Blueribbon lawns Insta green


----------



## hemiman (Jan 21, 2013)

Cool... I've seen you guys out the few storms we had so far


----------



## BRL1 (Sep 13, 2014)

hemiman;1894118 said:


> Cool... I've seen you guys out the few storms we had so far


Yea I didn't know who had that truck until I saw your sign on it. How nuch did you get that atv plow for and where did you get it.


----------



## hemiman (Jan 21, 2013)

I was lucky to get this Atv plow. A friend of mine is a Boss dealer we picked it up down in Co. some customer order two of them and only picked up one and did not have the $$ for the other one.


----------



## BRL1 (Sep 13, 2014)

hemiman;1894134 said:


> I was lucky to get this Atv plow. A friend of mine is a Boss dealer we picked it up down in Co. some customer order two of them and only picked up one and did not have the $$ for the other one.

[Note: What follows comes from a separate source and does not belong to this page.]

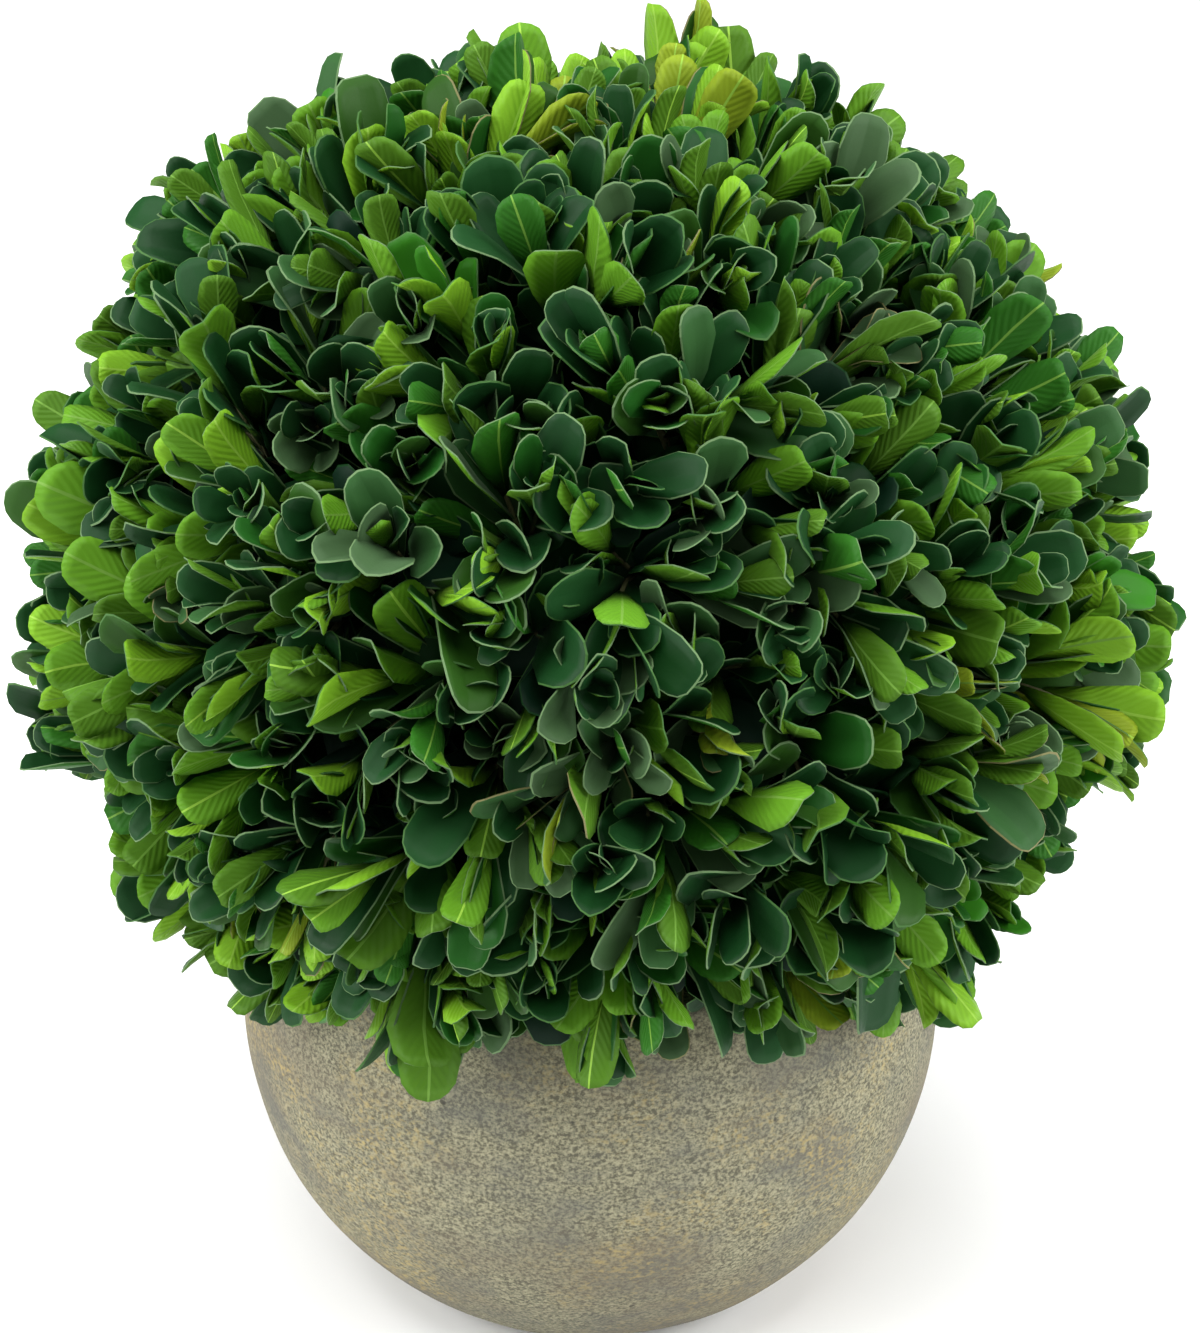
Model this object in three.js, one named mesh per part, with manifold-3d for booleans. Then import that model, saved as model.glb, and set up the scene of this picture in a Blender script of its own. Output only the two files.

Well that worked out well for you then!


----------



## hemiman (Jan 21, 2013)

I put a blade on my walker mower but have not been happy with how it plows its to lite. the Boss plow weighs more so it should work better. I paid less then $2000 for it


----------



## hemiman (Jan 21, 2013)

If you want to check it out sometime let me know


----------



## BRL1 (Sep 13, 2014)

hemiman;1894142 said:


> I put a blade on my walker mower but have not been happy with how it plows its to lite. the Boss plow weighs more so it should work better. I paid less then $2000 for it


Really? I heard the walkers are great for plowing. I just load my x2 with sand bags and it plows through anything


----------



## BRL1 (Sep 13, 2014)

Are you still using the reg cab chevy?


----------



## hemiman (Jan 21, 2013)

yes I still will be using it I have a 7.5 snowdogg plow on it.. Only problem I am having is finding good employees..


----------



## BRL1 (Sep 13, 2014)

hemiman;1894341 said:


> yes I still will be using it I have a 7.5 snowdogg plow on it.. Only problem I am having is finding good employees..


Yea that seems to be the main issue here in cheyenne.


----------